Applications of Time‐Domain Spectroscopy to Electron–Phonon Coupling Dynamics at Surfaces

Photochemistry is one of the most important branches in chemistry to promote and control chemical reactions. In particular, there has been growing interest in photoinduced processes at solid surfaces and interfaces with liquids such as water for developing efficient solar energy conversion. For example, photoinduced charge transfer between adsorbates and semiconductor substrates at the surfaces of metal oxides induced by photogenerated holes and electrons is a core process in photovoltaics and photocatalysis.

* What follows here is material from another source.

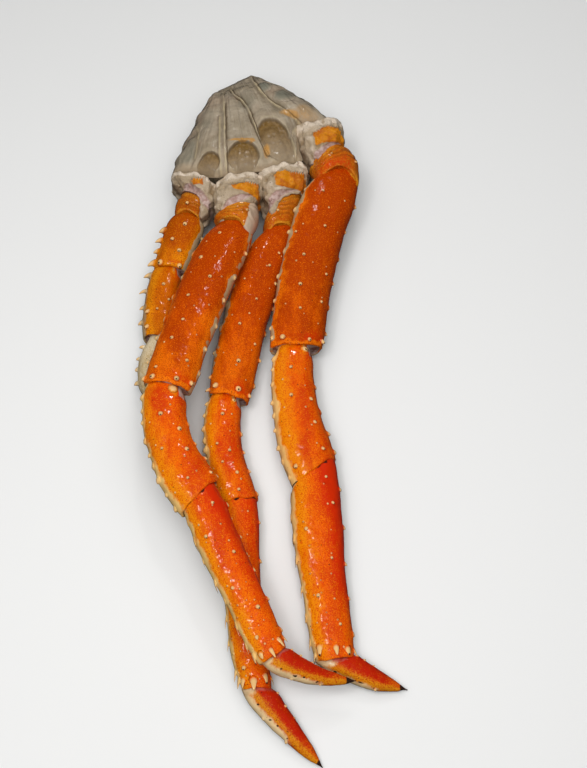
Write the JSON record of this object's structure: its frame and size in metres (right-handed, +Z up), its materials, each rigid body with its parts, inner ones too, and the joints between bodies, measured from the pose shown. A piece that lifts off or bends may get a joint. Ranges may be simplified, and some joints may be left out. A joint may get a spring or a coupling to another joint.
{
  "type": "king crab leg cluster",
  "caption": "Cooked king crab leg cluster lying flat: pale split shoulder with a claw arm and spiny orange walking legs.",
  "frame": {"origin": "on the plate, under the middle of the box round the whole cluster", "axes": "+Z up, +Y from the claw tips to the shoulder, +X from the claw arm's side to the last leg's"},
  "size_m": [0.1931, 0.5442, 0.0571],
  "materials": {
    "grey_flesh": "wet, thin pale shell walls over grey meat",
    "bright_shell": "wet cooked crab shell",
    "white_shell": "wet cooked crab shell",
    "ochre_shell": "wet cooked crab shell",
    "orange_shell": "wet cooked crab shell",
    "claw_red": "wet cooked crab shell"
  },
  "bodies": {
    "root": {"shoulder": "grey_flesh", "arm_carpus": "bright_shell", "arm_coxa": "white_shell", "arm_finger": "white_shell", "arm_ischium": "ochre_shell", "arm_merus": "orange_shell", "arm_palm": "white_shell", "leg_1_carpus": "bright_shell", "leg_1_coxa": "white_shell", "leg_1_dactyl": "claw_red", "leg_1_ischium": "ochre_shell", "leg_1_merus": "orange_shell", "leg_1_propodus": "bright_shell", "leg_2_carpus": "bright_shell", "leg_2_coxa": "white_shell", "leg_2_dactyl": "claw_red", "leg_2_ischium": "ochre_shell", "leg_2_merus": "orange_shell", "leg_2_propodus": "bright_shell", "leg_3_carpus": "bright_shell", "leg_3_coxa": "white_shell", "leg_3_dactyl": "claw_red", "leg_3_ischium": "ochre_shell", "leg_3_merus": "orange_shell", "leg_3_propodus": "bright_shell"}
  },
  "joints": []
}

In these photoinduced processes, electron–phonon coupling plays a central role. This paper describes how time‐domain spectroscopy is applied to elucidate electron–phonon coupling dynamics at metal and semiconductor surfaces. Because nuclear dynamics induced by electronic excitation through electron–phonon coupling take place in the femtosecond time domain, the pump‐and‐probe method with ultrashort pulses used in time‐domain spectroscopy is a natural choice for elucidating the electron–phonon coupling at metal and semiconductor surfaces. Starting with a phenomenological theory of coherent phonons generated by impulsive electronic excitation, this paper describes a couple of illustrative examples of the applications of linear and nonlinear time‐domain spectroscopy to a simple adsorption system, alkali metal on C u(111), and more complex photocatalyst systems.